[RAW DATA start]

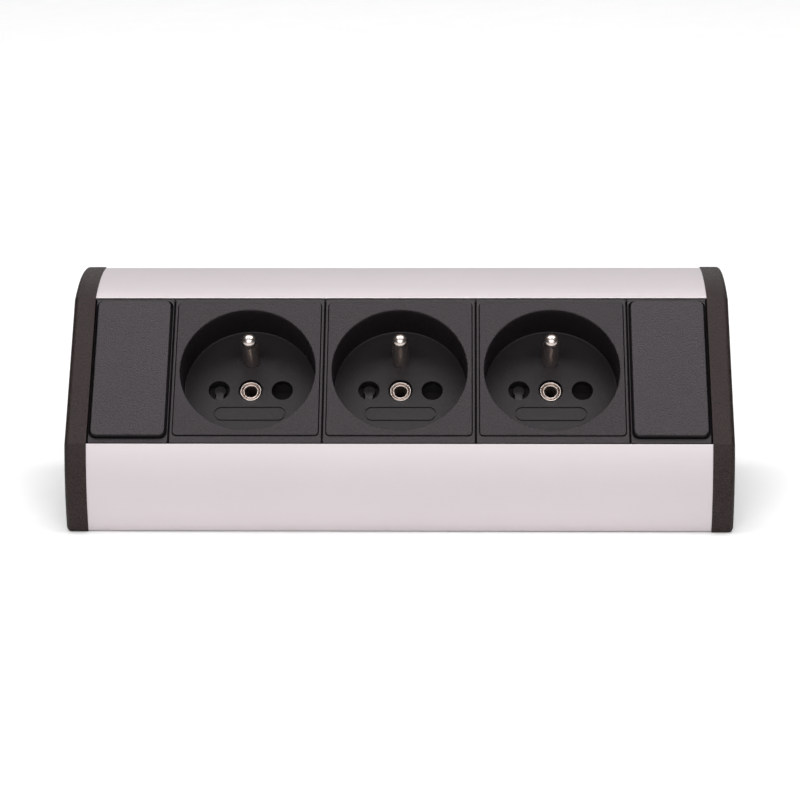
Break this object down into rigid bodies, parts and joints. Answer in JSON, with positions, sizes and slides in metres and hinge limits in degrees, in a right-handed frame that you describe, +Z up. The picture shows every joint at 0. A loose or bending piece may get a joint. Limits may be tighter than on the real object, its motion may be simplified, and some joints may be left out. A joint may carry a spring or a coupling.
{
  "type": "desk power strip",
  "caption": "Wedge-section aluminium desk power strip with earthed plug recesses, shuttered contact holes and pull-off blank covers in its slanted face.",
  "frame": {"origin": "middle of the underside, under the centre of the overall box", "axes": "+X along the strip to the right seen from the front, -Y the front, +Y the flat back, +Z up"},
  "size_m": [0.196, 0.0642, 0.0642],
  "materials": {
    "satin_aluminium": "satin anodised, very fine extrusion grain",
    "cap_plastic": "fine spark-eroded texture",
    "module_plastic": "fine spark-eroded texture",
    "panel_plastic": "fine spark-eroded texture",
    "cover_plastic": "coarser spark-eroded texture",
    "base_plastic": "plain moulded",
    "shutter_plastic": "plain moulded",
    "terminal_plastic": "plain moulded",
    "nickel": "nickel plated, lightly brushed",
    "brass": "stamped",
    "spring_steel": "drawn wire",
    "zinc_screw": "zinc plated",
    "tinned_copper": "tinned",
    "brown_insulation": "smooth insulation",
    "blue_insulation": "smooth insulation",
    "green_yellow_insulation": "smooth insulation",
    "grommet_rubber": "matt"
  },
  "bodies": {
    "strip": {"housing_profile": "satin_aluminium", "left_end_cap": "cap_plastic", "right_end_cap": "cap_plastic", "left_cap_screws": "zinc_screw", "right_cap_screws": "zinc_screw", "left_socket_frame": "module_plastic", "middle_socket_frame": "module_plastic", "right_socket_frame": "module_plastic", "left_socket_face": "panel_plastic", "middle_socket_face": "panel_plastic", "right_socket_face": "panel_plastic", "left_socket_base": "base_plastic", "middle_socket_base": "base_plastic", "right_socket_base": "base_plastic", "left_earth_pin": "nickel", "middle_earth_pin": "nickel", "right_earth_pin": "nickel", "left_centre_rivet": "nickel", "middle_centre_rivet": "nickel", "right_centre_rivet": "nickel", "left_line_contact": "brass", "middle_line_contact": "brass", "right_line_contact": "brass", "left_neutral_contact": "brass", "middle_neutral_contact": "brass", "right_neutral_contact": "brass", "left_shutter_spring": "spring_steel", "middle_shutter_spring": "spring_steel", "right_shutter_spring": "spring_steel", "left_blank_frame": "module_plastic", "right_blank_frame": "module_plastic", "line_busbar": "brass", "neutral_busbar": "brass", "earth_busbar": "brass", "terminal_block": "terminal_plastic", "terminal_clamps": "brass", "terminal_screws": "zinc_screw", "line_wire": "brown_insulation", "neutral_wire": "blue_insulation", "earth_wire": "green_yellow_insulation", "inlet_grommet": "grommet_rubber", "bonding_lug": "tinned_copper", "bonding_screw": "zinc_screw", "bonding_wire": "green_yellow_insulation"},
    "left_shutter": {"left_shutter": "shutter_plastic"},
    "middle_shutter": {"middle_shutter": "shutter_plastic"},
    "right_shutter": {"right_shutter": "shutter_plastic"},
    "left_blank_cover": {"left_blank_cover": "cover_plastic"},
    "right_blank_cover": {"right_blank_cover": "cover_plastic"}
  },
  "joints": [
    {"name": "left_shutter_slide", "type": "slide", "parent": "strip", "child": "left_shutter", "axis": [0, -0.7071, -0.7071], "range_m": [0, 0.0066], "stiffness_N_per_m": 100, "springref_m": -0.004, "deforming": ["left_shutter_spring"]},
    {"name": "middle_shutter_slide", "type": "slide", "parent": "strip", "child": "middle_shutter", "axis": [0, -0.7071, -0.7071], "range_m": [0, 0.0066], "stiffness_N_per_m": 100, "springref_m": -0.004, "deforming": ["middle_shutter_spring"]},
    {"name": "right_shutter_slide", "type": "slide", "parent": "strip", "child": "right_shutter", "axis": [0, -0.7071, -0.7071], "range_m": [0, 0.0066], "stiffness_N_per_m": 100, "springref_m": -0.004, "deforming": ["right_shutter_spring"]},
    {"name": "left_cover_pull", "type": "slide", "parent": "strip", "child": "left_blank_cover", "axis": [0, -0.7071, 0.7071], "range_m": [0, 0.012]},
    {"name": "right_cover_pull", "type": "slide", "parent": "strip", "child": "right_blank_cover", "axis": [0, -0.7071, 0.7071], "range_m": [0, 0.012]}
  ]
}
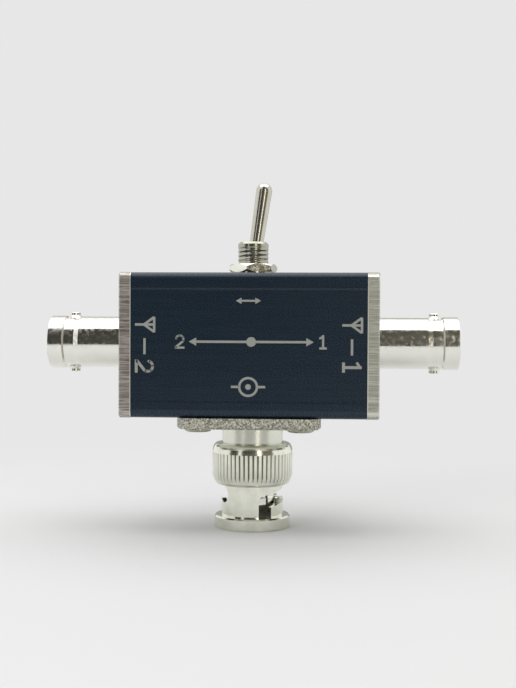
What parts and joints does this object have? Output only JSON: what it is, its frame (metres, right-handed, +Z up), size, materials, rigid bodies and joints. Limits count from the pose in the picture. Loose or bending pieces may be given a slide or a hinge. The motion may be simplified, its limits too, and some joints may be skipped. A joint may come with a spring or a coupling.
{
  "type": "coaxial antenna switch",
  "caption": "Two-way coaxial antenna switch: square aluminium box on a bayonet plug, with a bayonet jack at each end and a small toggle lever on top.",
  "frame": {"origin": "centre of the plug's mouth, on the face that the switch stands on", "axes": "+Z up along the plug's axis, +X towards the right-hand jack, -Y towards the labelled face"},
  "size_m": [0.0754, 0.0256, 0.0636],
  "materials": {
    "anodised": "satin",
    "plate": "satin",
    "nickel": "polished",
    "flange_nickel": "satin",
    "steel": "satin",
    "screw_black": "satin",
    "gold": "polished",
    "ptfe": "matte",
    "gasket": "matte",
    "case_blue": "satin",
    "plunger_plastic": "satin",
    "copper": "satin"
  },
  "bodies": {
    "switch_box": {"housing": "anodised", "end_plate_left": "plate", "end_plate_right": "plate", "end_screws_left": "screw_black", "end_screws_right": "screw_black", "jack_body_left": "nickel", "jack_body_right": "nickel", "jack_insulator_left": "ptfe", "jack_insulator_right": "ptfe", "jack_contact_left": "gold", "jack_contact_right": "gold", "jack_washer_left": "steel", "jack_washer_right": "steel", "jack_nut_left": "nickel", "jack_nut_right": "nickel", "plug_body": "flange_nickel", "flange_screws": "steel", "plug_shell": "nickel", "plug_ferrule": "nickel", "plug_gasket": "gasket", "plug_insulator": "ptfe", "plug_pin": "gold", "wave_spring": "steel", "toggle_bushing": "nickel", "toggle_nut": "nickel", "toggle_washer": "steel", "toggle_lock_washer": "steel", "toggle_frame": "steel", "toggle_case": "case_blue", "terminal_left": "steel", "terminal_right": "steel", "terminal_common": "steel", "wire_left": "copper", "wire_right": "copper", "wire_common": "copper"},
    "slip_carrier": {"slip_washer": "steel"},
    "coupling_nut": {"coupling_nut": "nickel", "nut_retainer": "nickel"},
    "lever": {"toggle_lever": "nickel", "plunger_spring": "steel"},
    "plunger": {"toggle_plunger": "plunger_plastic"},
    "rocker": {"toggle_rocker": "gold"}
  },
  "joints": [
    {"name": "lever_tilt", "type": "hinge", "parent": "switch_box", "child": "lever", "pos_m": [0, 0, 0.0485], "axis": [0, 1, 0], "range_deg": [-16.2, 0]},
    {"name": "rocker_tilt", "type": "hinge", "parent": "switch_box", "child": "rocker", "pos_m": [0, 0, 0.0384], "axis": [0, 1, 0], "range_deg": [0, 24]},
    {"name": "plunger_press", "type": "slide", "parent": "lever", "child": "plunger", "axis": [0.1409, 0, 0.99], "range_m": [0, 0.0003], "stiffness_N_per_m": 300, "springref_m": -0.001, "deforming": ["plunger_spring"]},
    {"name": "nut_slide", "type": "slide", "parent": "switch_box", "child": "slip_carrier", "axis": [0, 0, -1], "range_m": [0, 0.0007], "stiffness_N_per_m": 4000, "springref_m": -0.001, "deforming": ["wave_spring"]},
    {"name": "nut_turn", "type": "hinge", "parent": "slip_carrier", "child": "coupling_nut", "pos_m": [0, 0, 0.008], "axis": [0, 0, 1], "continuous": true}
  ],
  "couplings": [
    {"joint": "rocker_tilt", "follows": "lever_tilt", "ratio": -1.4815}
  ]
}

[RAW DATA end]

> [SHORT PROBLEM]: Return only those lines of the records that contain the string "bending".

> [ANSWER TO THE PROBLEM]:
Break this object down into rigid bodies, parts and joints. Answer in JSON, with positions, sizes and slides in metres and hinge limits in degrees, in a right-handed frame that you describe, +Z up. The picture shows every joint at 0. A loose or bending piece may get a joint. Limits may be tighter than on the real object, its motion may be simplified, and some joints may be left out. A joint may carry a spring or a coupling.
What parts and joints does this object have? Output only JSON: what it is, its frame (metres, right-handed, +Z up), size, materials, rigid bodies and joints. Limits count from the pose in the picture. Loose or bending pieces may be given a slide or a hinge. The motion may be simplified, its limits too, and some joints may be skipped. A joint may come with a spring or a coupling.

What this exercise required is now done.